The Dunkley Company was a packer and canning equipment manager started by S. J. Dunkley in Michigan. Dunkley started off packing celery in Kalamazoo, Michigan, then canning peaches in South Haven and Hartford[1]. He later invented a cherry pitter among other machines and eventually moved completely into mechanical devices for canning. His company Dunkley moved his company to Oakland, California in 1915[2]. The company was continuing to lease and maintain canning equipment in 1949, employing a mobile staff of mechanics who could quickly reach rural canneries in Michigan leasing the company's equipment. The company was apparently owned by Libby in 1981[3].

In 1916, the Dunkley Company sued many California fruit packers for infringing on the company's patents[4]. The company move may have been related to the lawsuit. During the hearings discussing changes to the 1920 Packer's Decree[5], the wholesalers at Tillman and Bendel claimed that Dunkley was actually controlled by the meat packer Swift and Company, and their control existed only to attack independent California canners.

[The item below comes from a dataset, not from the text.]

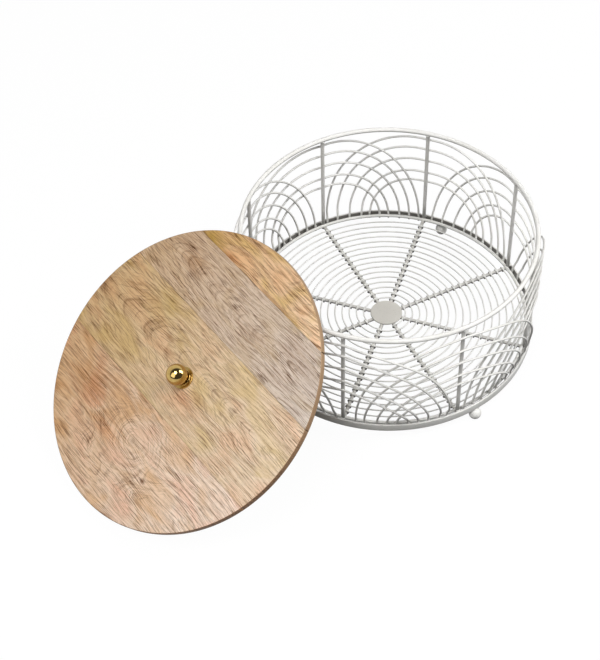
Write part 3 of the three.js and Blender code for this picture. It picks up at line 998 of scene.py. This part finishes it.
def build_foot(bm, azimuth):
    """A ball with a small flat below, and a stem that runs into the band above."""
    flat = math.sqrt(FOOT_RADIUS ** 2 - FOOT_CENTRE ** 2)
    start = math.asin(-FOOT_CENTRE / FOOT_RADIUS)
    steps = 24
    profile = [(0, 0), (flat * 0.8, 0)]
    for i in range(steps + 1):
        a = mix(start, math.radians(FOOT_BALL_END), i / steps)
        profile.append((FOOT_RADIUS * math.cos(a), FOOT_CENTRE + FOOT_RADIUS * math.sin(a)))
    place = Matrix.Translation(around(azimuth, FOOT_DISTANCE, 0))
    turned(bm, profile + FOOT_STEM, steps=48, place=place)


piece("rim", build_rim, paint, ["top_rim"])
piece("band", build_band, band_paint, ["base_band"])
piece("ring", build_ring, paint, ["base_ring"])
for i in range(POSTS):
    fan = f"wall_fan_{i + 1}"
    spoke = f"base_spoke_{i + 1}"
    piece(f"fan_{i + 1}", lambda bm: build_fan(bm, i), paint, [fan])
    piece(f"spoke_{i + 1}", lambda bm: build_spoke(bm, i), spoke_paint, [spoke])
piece("winding", build_spiral, winding_paint, ["base_spiral"])
piece("disc", build_disc, disc_paint, ["base_disc"])
for i, azimuth in enumerate(FOOT_AZIMUTHS):
    foot = f"foot_{i + 1}"
    piece(f"ball_{foot}", lambda bm: build_foot(bm, azimuth), paint, [foot])


# Lid
def outline(radius, low, high, inset):
    """Corners of a plank at one level: the part of a round board between two seams."""
    points = []
    top = math.asin(min(1.0, (high - inset) / radius)) if high is not None else math.pi / 2
    bottom = math.asin(max(-1.0, (low + inset) / radius)) if low is not None else -math.pi / 2
    for i in range(ARC_STEPS + 1):
        a = mix(bottom, top, i / ARC_STEPS)
        points.append((radius * math.cos(a), radius * math.sin(a)))
    if high is not None:
        wide = points[ARC_STEPS][0]
        for i in range(1, SEAM_STEPS):
            points.append((mix(wide, -wide, i / SEAM_STEPS), high - inset))
    first = 1 if high is None else 0
    last = ARC_STEPS - 1 if low is None else ARC_STEPS
    for i in range(first, last + 1):
        a = mix(top, bottom, i / ARC_STEPS)
        points.append((-radius * math.cos(a), radius * math.sin(a)))
    if low is not None:
        wide = radius * math.cos(bottom)
        for i in range(1, SEAM_STEPS):
            points.append((mix(-wide, wide, i / SEAM_STEPS), low + inset))
    return points


def under_edge(radius, height, easing, steps):
    """Levels of an eased lower edge from below: (radius, height, inset at the seams)."""
    out = []
    for i in range(steps + 1):
        a = math.pi / 2 * i / steps
        out.append((radius - easing * (1 - math.sin(a)), height + easing * (1 - math.cos(a)), 0))
    return out


def top_edge(steps):
    """Levels of the eased upper edge, where the seams are eased as well."""
    out = []
    for i in range(steps + 1):
        a = math.pi / 2 * i / steps
        over = max(0.0, math.sin(a) - SEAM_EASING_START)
        inset = SEAM_EASING * over / (1 - SEAM_EASING_START)
        radius = LID_RADIUS - BOARD_EASING * (1 - math.cos(a))
        out.append((radius, -BOARD_EASING * (1 - math.sin(a)), inset))
    return out


def build_plank(bm, low, high):
    """A plank between two seams, with the lip below that drops inside the rim."""
    levels = under_edge(LIP_RADIUS, LIP_UNDER, LIP_EASING, steps=4)
    levels.append((LIP_RADIUS, BOARD_UNDER, 0))
    levels += under_edge(LID_RADIUS, BOARD_UNDER, UNDER_EASING, steps=6)
    levels += top_edge(steps=5)
    rings = []
    for radius, height, inset in levels:
        ring = []
        for x, y in outline(radius, low, high, inset + SEAM_GAP):
            ring.append(bm.verts.new(Vector((x, y, height)) * MM))
        rings.append(ring)
    skin(bm, rings, False)
    bm.faces.new(rings[0])
    bm.faces.new(rings[-1])


def turned_at_knob(bm, profile, steps):
    """A profile turned round the knob's axis."""
    turned(bm, profile, steps, Matrix.Translation(KNOB_OFFSET))


def build_collar(bm):
    corners = [
        (0, 0, False), (COLLAR_RADIUS, 0, True), (COLLAR_RADIUS, COLLAR_TOP, True),
        (COLLAR_STEP_RADIUS, COLLAR_TOP, True), (COLLAR_STEP_RADIUS, COLLAR_STEP_TOP, True),
        (0, COLLAR_STEP_TOP, False),
    ]
    turned_at_knob(bm, rounded(corners, COLLAR_EASING), steps=72)


def build_knob(bm):
    start = math.asin(NECK_RADIUS / KNOB_RADIUS)
    steps = 40
    profile = [
        (0, COLLAR_STEP_TOP), (NECK_RADIUS + NECK_FILLET, COLLAR_STEP_TOP),
        (NECK_RADIUS, COLLAR_STEP_TOP + NECK_FILLET),
    ]
    for i in range(steps + 1):
        a = mix(start, math.pi, i / steps)
        radius = KNOB_RADIUS * math.sin(a) if i < steps else 0
        profile.append((radius, KNOB_CENTRE - KNOB_RADIUS * math.cos(a)))
    turned_at_knob(bm, profile, steps=72)


def build_washer(bm):
    corners = [
        (WASHER_HOLE, WASHER_UNDER, True), (WASHER_RADIUS, WASHER_UNDER, True),
        (WASHER_RADIUS, WASHER_TOP, True), (WASHER_HOLE, WASHER_TOP, True),
    ]
    turned_at_knob(bm, rounded(corners, WASHER_EASING), steps=48)


def build_screw(bm):
    """The shank in the board, and a domed head with a socket below the washer."""
    head = [(SCREW_HEAD_RADIUS, SCREW_HEAD_TOP), (SCREW_HEAD_RADIUS, SCREW_HEAD_EDGE)]
    steps = 8
    for i in range(1, steps + 1):
        a = math.pi / 2 * i / steps
        radius = SCREW_HEAD_FLAT + SCREW_DOME_WIDTH * math.cos(a)
        head.append((radius, SCREW_HEAD_EDGE - SCREW_DOME_DEPTH * math.sin(a)))
    turned_at_knob(bm, SCREW_SHANK + head + SCREW_SOCKET, steps=40)


edges = [None, *SEAMS, None]
plank_slots = ["wood_orange", "wood_grey", "wood_yellow", "wood_pink"]
for i, (material, plank_slot) in enumerate(zip(woods, plank_slots)):
    high = edges[i]
    low = edges[i + 1]
    plank = f"lid_plank_{i + 1}"
    piece(
        f"plank_{i + 1}", lambda bm: build_plank(bm, low, high), material, [plank],
        "lid", flat=True,
    )
piece("collar", build_collar, brass, ["knob_collar"], "lid", flat=True)
piece("knob", build_knob, brass, ["knob_ball"], "lid")
piece("washer", build_washer, zinc, ["knob_washer"], "lid", flat=True)
piece("screw", build_screw, zinc, ["knob_screw"], "lid", flat=True)

# Camera, fitted to the photograph: its aim from the foot of the basket's axis, and its place
CAMERA_TARGET = Vector((-92.23, 0, -4.52))
CAMERA_DISTANCE = 1803.55
CAMERA_ELEVATION = 48.47
CAMERA_ROLL = -1.63
CAMERA_FOCAL_PIXELS = 1679.73
PHOTO_HEIGHT = 660
SENSOR_WIDTH = 36


def build_camera():
    elevation = math.radians(CAMERA_ELEVATION)
    roll = math.radians(CAMERA_ROLL)
    forward = Vector((0, math.cos(elevation), -math.sin(elevation)))
    level_right = Vector((1, 0, 0))
    level_up = Vector((0, math.sin(elevation), math.cos(elevation)))
    right = level_right * math.cos(roll) + level_up * math.sin(roll)
    above = level_up * math.cos(roll) - level_right * math.sin(roll)
    eye = Vector((rim_middle.x, rim_middle.y, 0)) + CAMERA_TARGET - forward * CAMERA_DISTANCE
    data = bpy.data.cameras.new("photo_camera")
    data.sensor_fit = "AUTO"
    data.sensor_width = SENSOR_WIDTH
    data.lens = CAMERA_FOCAL_PIXELS / PHOTO_HEIGHT * SENSOR_WIDTH
    camera = bpy.data.objects.new("photo_camera", data)
    turn = Matrix((right, above, -forward)).transposed().to_4x4()
    camera.matrix_world = Matrix.Translation(eye * MM) @ turn
    bpy.context.scene.collection.objects.link(camera)
    bpy.context.scene.camera = camera


# Floor, world and lamps, in metres. DARK_ROOM points to the studio's dark side, and ROOM_EDGE
# says how far a direction points along it where the room is dark and where it is white
FLOOR_REACH = 6.0
FLOOR_DROP = 0.0002
FLOOR_BOUNCE = (0.19, 0.19, 0.19, 1)
FLOOR_GLOW = 0.965
FILL_TONE = (1, 0.99, 0.98, 1)
FILL = 0.09
DARK_ROOM = (0.1, -0.7, 0.71)
ROOM_EDGE = (0.38, 0.14)


def build_floor():
    """A floor that looks white to the camera and in metal, but throws little light back."""
    mesh = bpy.data.meshes.new("floor")
    reach = FLOOR_REACH
    corners = [(-reach, -reach, 0), (reach, -reach, 0), (reach, reach, 0), (-reach, reach, 0)]
    mesh.from_pydata(corners, [], [(0, 1, 2, 3)])
    floor = bpy.data.objects.new("floor", mesh)
    floor.location.z = -FLOOR_DROP
    bpy.context.scene.collection.objects.link(floor)
    s = Shader("pale_floor")
    path = s.node("ShaderNodeLightPath")
    seen = s.math("MAXIMUM", path.outputs["Is Camera Ray"], path.outputs["Is Glossy Ray"])
    s.set(Base_Color=s.blend(seen, FLOOR_BOUNCE, WHITE))
    s.bsdf.inputs["Roughness"].default_value = 0.9
    s.bsdf.inputs["Specular IOR Level"].default_value = 0.0
    glow = s.node("ShaderNodeEmission")
    glow.inputs["Color"].default_value = WHITE
    share = s.math("MULTIPLY", seen, FLOOR_GLOW)
    s.cover("Material Output", share, s.bsdf.outputs[0], glow.outputs[0])
    mesh.materials.append(s.material)


def build_world():
    """Low fill light. The camera sees white, and metal sees white with a darker room in it."""
    world = bpy.data.worlds.new("studio")
    bpy.context.scene.world = world
    world.use_nodes = True
    s = Nodes(world.node_tree)
    fill = s.tree.nodes["Background"]
    fill.inputs["Color"].default_value = FILL_TONE
    fill.inputs["Strength"].default_value = FILL
    white = s.node("ShaderNodeBackground")
    white.inputs["Color"].default_value = WHITE
    white.inputs["Strength"].default_value = 1.0
    where = s.node("ShaderNodeTexCoord")
    room = s.node("ShaderNodeVectorMath", operation="DOT_PRODUCT")
    s.feed(room.inputs[0], where.outputs["Generated"])
    room.inputs[1].default_value = DARK_ROOM
    backdrop = s.span(room.outputs["Value"], *ROOM_EDGE)
    path = s.node("ShaderNodeLightPath")
    shiny = s.math("MULTIPLY", path.outputs["Is Glossy Ray"], backdrop)
    seen = s.math("MAXIMUM", path.outputs["Is Camera Ray"], path.outputs["Is Transmission Ray"])
    share = s.math("MAXIMUM", seen, shiny)
    s.cover("World Output", share, fill.outputs[0], white.outputs[0])


def lamp(name, azimuth, elevation, distance, size, power):
    """A softbox, size wide and tall in metres, aimed at the middle of the object."""
    data = bpy.data.lights.new(name, "AREA")
    data.shape = "RECTANGLE"
    data.size, data.size_y = size
    data.energy = power
    made = bpy.data.objects.new(name, data)
    bpy.context.scene.collection.objects.link(made)
    a = math.radians(azimuth)
    e = math.radians(elevation)
    towards = Vector((math.sin(a) * math.cos(e), math.cos(a) * math.cos(e), math.sin(e)))
    made.location = towards * distance
    made.rotation_euler = (-towards).to_track_quat("-Z", "Y").to_euler()


build_camera()
build_floor()
build_world()
lamp("right", azimuth=92, elevation=42, distance=2.0, size=(0.8, 1.5), power=30)
lamp("left", azimuth=222, elevation=34, distance=1.9, size=(1.3, 1.3), power=10)
lamp("top", azimuth=205, elevation=66, distance=2.1, size=(0.9, 0.9), power=24)

bpy.context.scene.view_settings.view_transform = "Standard"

Location Years Address Details
Kalamazoo, Michigan - 1915
Oakland 1915-1922


  1. Willis Frederick Dunbar, Western Michigan at Work. Radio show, broadcast on WKZO on July 12, 1949.
  2. Obituary: S. J. Dunkley. February 1923 Western Canner and Packer.
  3. "Libby Says It Will Sell Its Canning Operations." December 12,1981 New York Times. "Although no dollar figures were announced, it is believed that the deal involved millions of dollars, and would leave Libby with its fruit juices and specialty foods units that it operates under its Crosse & Blackwell and Maggi, Florida Citrus Groves Corporation and Dunkley Company subsidiaries. The company also said it was planning new acquisitions and product lines, but refused to elaborate."
  4. Central California Canneries vs. Dunkley Company, No. 3824, United States Court of Appeals, 9th Circuit, August 1921. Dunkley argued the companies were infringing on his patents for peach skin removers, but the canneries responded that he had only done minor improvements to already-known processes.
  5. In [Packers' Consent Decree: Hearings Before a Subcommittee of the Committee on Agriculture and Forestry, United States Senate, Sixty-Seventh Congress, Second Session, Pursuant to Senate Resolution 211, to Investigate Matters Concerning the Consent Decree Entered in the Supreme Court of the District of Columbia in the Case of the United States of America, Plaintiff, V. Swift & Co. Et Al., Defendants.] U. S. Senate, March 23 and April 21, 1922.